Guo Yun's longing for home is nowhere more evident than in his photography. He finds little to inspire him in Japan, which for him offers only drab shades of gray. But China? China he sees in brilliant, living color.

Taken during a 1,300-mile walk across northern China, his photographs rural landscapes of farmers spread against sprawling canvases of green rice paddies and amber wheat fields are lyrical in their simplicity. Arrestingly beautiful, they suggest nostalgia for a life that for Guo Yun is quickly receding into memory.

The artist had a somewhat different take on his work.

"There was an article in a science magazine about an Orangutan. This Orangutan was holding a camera and was clicking the shutter. I thought, Oh wow! Even an Orangutan can take pictures."

I insist his photos are quite amazing.

"Really?" he said coyly, his eyes betraying the fatherly pride artists feel only toward their favorite work.

Whatever their similarities, Guo Yun has inherited none of Guo Moruo's wild ambition.

I asked Guo Yun what it was like growing up with a grandfather who was the first president of the Chinese Academy of Social Sciences, a celebrated poet, an author, a historian and a playwright

"Back in Shanghai, some people were overly nice to me because of my grandfather. Others were mean. Perhaps they were jealous. But I knew that their treatment had nothing to do with me, but with my grandfather."

"I think if I had stayed in China, I probably would have grown up arrogant. In Japan, I am just another Chinese man."

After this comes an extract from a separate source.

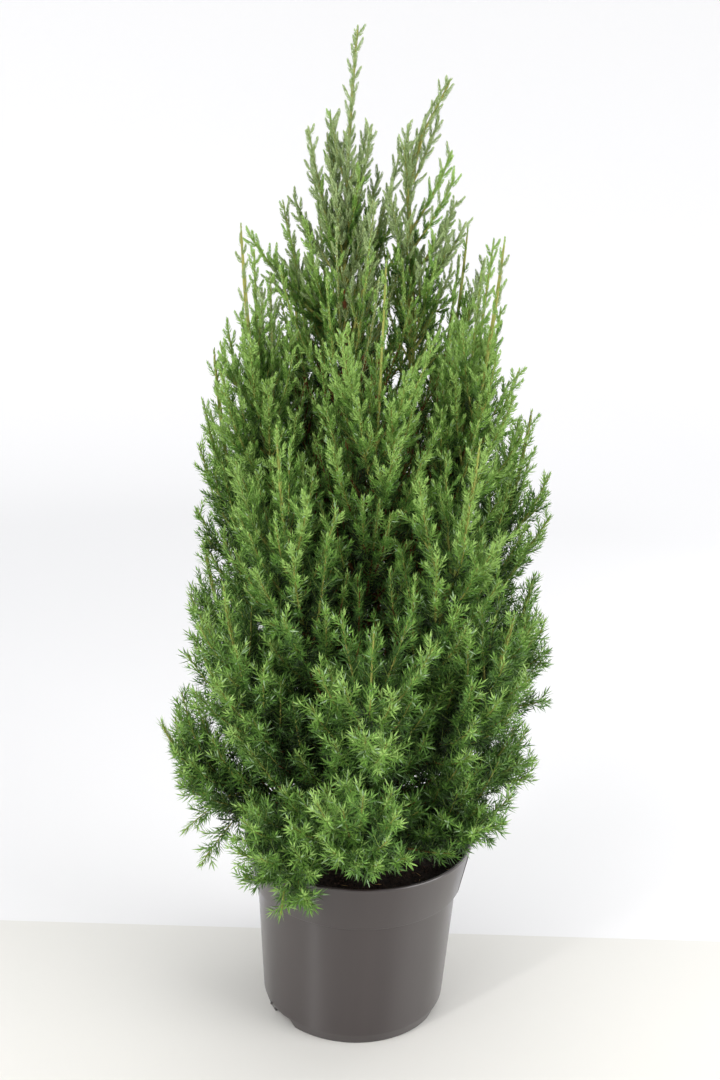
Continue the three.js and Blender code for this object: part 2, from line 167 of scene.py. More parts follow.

Guo will always be, first and foremost, a Chinese man.

"Maybe if I were to relax a little bit, I could also consider Japan my country. But I am still a Chinese citizen. When it comes down to it, this still isn't really my country."

At dinner, Guo admonished me not to take anything he said during the interview too seriously.

"I'm also a little bit, how shall I say it? A little bit..."

"To put it a nice way, you're 'principled'," Nana offered, laughing. In plain speak?"You're stubborn."

I ask Guo and Nana what language they use to speak to each other.

"Half the time we speak in Japanese," Yun replied. "The other half"

Nana interrupted: "We fight in Chinese. We make up in Japanese."